Our sentiment-analysis program can be interpreted as a primitive example of machine learning, at least if we pick a suitably wide definition of this somewhat contested term.
At least, our program has several characteristics that are typical of machine learning:
- The program receives training data, which it uses to “learn” about a particular phenomenon that the program specializes in. In this case, the training data consists of a file of annotated movie reviews, from which the program learns how positive and negative sentiments tend to be expressed. In other cases, the training data might consist of other kinds of text, images, numbers, etc.
- The program uses the training data to determine parameters for its core algorithm: the data defines each word’s “positivity rating”. The key point is that the program code itself doesn’t say anything about how positive or negative a word might be; it’s all in the data.
- Using what it learned from the data, the program is capable of dealing with novel situations as long as they are sufficiently similar to the training data. More specifically, this program is capable of analyzing new movie reviews.
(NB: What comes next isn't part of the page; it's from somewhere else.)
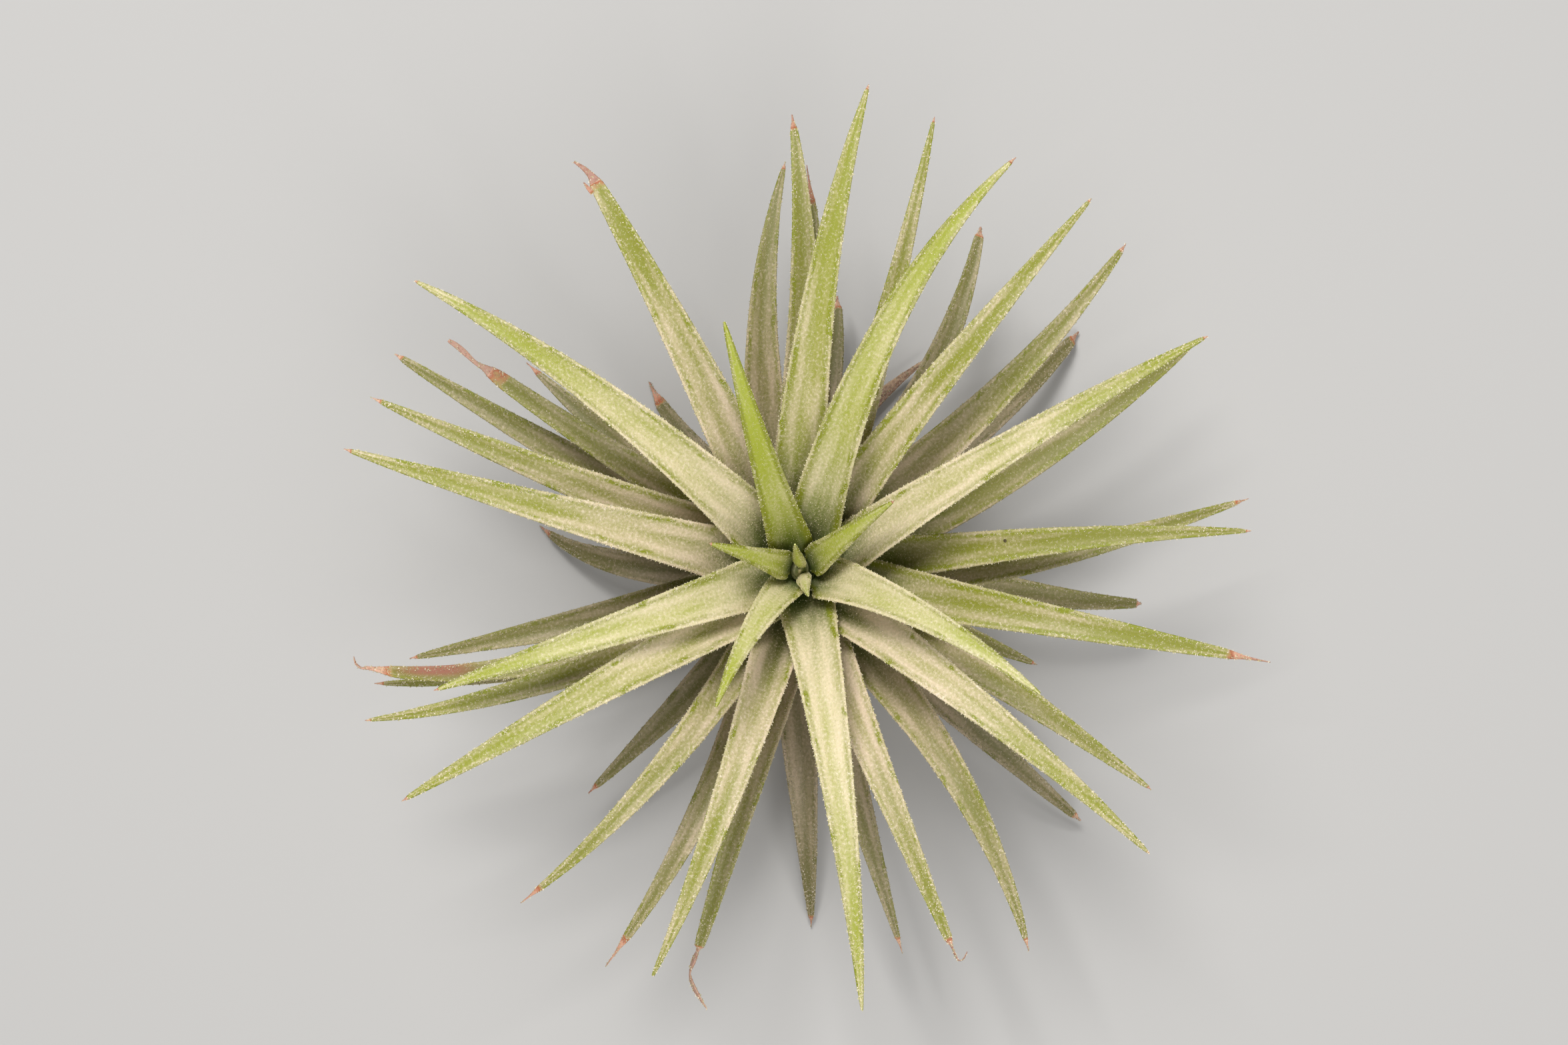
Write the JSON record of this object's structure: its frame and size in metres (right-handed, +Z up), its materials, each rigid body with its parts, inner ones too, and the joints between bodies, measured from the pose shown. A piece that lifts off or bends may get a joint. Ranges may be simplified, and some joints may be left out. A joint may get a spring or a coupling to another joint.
{
  "type": "sky plant",
  "caption": "Air plant that grows without soil: a rosette of narrow, channelled, silvery green leaves on a short stem, standing by itself.",
  "frame": {"origin": "centre of the stem's flat foot, on the surface that the plant stands on", "axes": "+Z up along the stem; +X and +Y are the right and the top of the picture, which looks straight down on the rosette"},
  "size_m": [0.1035, 0.1027, 0.0483],
  "materials": {
    "young_leaf": "fleshy leaf, bright yellow-green and satin, with fine silvery scales",
    "grown_leaf": "fleshy leaf, light green under a close coat of cream-white scales",
    "old_leaf": "fleshy leaf, grey-green and mealy with silvery scales, browner towards its point",
    "dried_leaf": "withered leaf, matt brown and pinkish, curled and wrinkled",
    "dried_tip": "dry point of a live leaf, matt pinkish brown",
    "leaf_scales": "silvery cream leaf scales, matt, each a fraction of a millimetre across",
    "stem": "short woody stem with brown sheath remains and wiry roots, matt"
  },
  "bodies": {
    "root": {"stem": "stem", "leaf_01": "young_leaf", "leaf_02": "young_leaf", "leaf_03": "young_leaf", "leaf_04": "young_leaf", "leaf_05": "young_leaf", "leaf_06": "young_leaf", "leaf_07": "young_leaf", "leaf_08": "grown_leaf", "leaf_09": "grown_leaf", "leaf_10": "grown_leaf", "leaf_11": "grown_leaf", "leaf_12": "grown_leaf", "leaf_13": "grown_leaf", "leaf_14": "grown_leaf", "leaf_15": "grown_leaf", "leaf_16": "grown_leaf", "leaf_17": "grown_leaf", "leaf_18": "grown_leaf", "leaf_19": "grown_leaf", "leaf_20": "grown_leaf", "leaf_21": "grown_leaf", "leaf_22": "grown_leaf", "leaf_23": "grown_leaf", "leaf_24": "grown_leaf", "leaf_25": "grown_leaf", "leaf_26": "grown_leaf", "leaf_27": "grown_leaf", "leaf_28": "grown_leaf", "leaf_29": "grown_leaf", "leaf_30": "grown_leaf", "leaf_31": "old_leaf", "leaf_32": "old_leaf", "leaf_33": "old_leaf", "leaf_34": "old_leaf", "leaf_35": "old_leaf", "leaf_36": "old_leaf", "leaf_37": "old_leaf", "leaf_38": "old_leaf", "leaf_39": "old_leaf", "leaf_40": "old_leaf", "leaf_41": "old_leaf", "leaf_42": "old_leaf", "leaf_43": "old_leaf", "leaf_44": "old_leaf", "leaf_45": "old_leaf", "leaf_46": "old_leaf", "leaf_47": "old_leaf", "leaf_48": "old_leaf", "leaf_49": "old_leaf", "leaf_50": "old_leaf", "leaf_51": "old_leaf", "leaf_52": "old_leaf", "leaf_53": "old_leaf", "dried_leaf_1": "dried_leaf", "dried_leaf_2": "dried_leaf", "dried_leaf_3": "dried_leaf"}
  },
  "joints": []
}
One aspect of learning is conspicuously absent, however: we haven’t systematically assessed how accurate our program’s analyses are or used such assessments to improve the algorithm, let alone having the program assess and improve itself automatically. More sophisticated applications of machine learning commonly collect more data as they run and adjust their behavior accordingly. (A fun example is Google’s Quick, Draw! game.)
Machine learning features in many courses at Aalto. Programming 2 gives a brief introduction, and several later courses specifically deal with this topic, such as Machine Learning: Basic Principles. Moreover, there are several research groups at Aalto that apply machine learning and develop new machine-learning algorithms.
Was that artificial intelligence?
You decide.
Artificial intelligence or AI (tekoäly; keinoäly) is another fashionable but ambiguous term.
In the traditional sense, AI refers to the endeavor of artificially creating human-like intelligence: the attempt to model how humans think and to reproduce those processes computationally. These days, the term means a variety of things.
In casual conversation and marketing speech, AI might refer to just about any application that does something fancy enough to be called intelligent. Such an application perhaps makes people think that “that’s usually done by people, not machines” or “I didn’t think that machines can do that already”. In this everyday sense, our sentiment analyzer may count as AI in case its behavior is suitably impressive.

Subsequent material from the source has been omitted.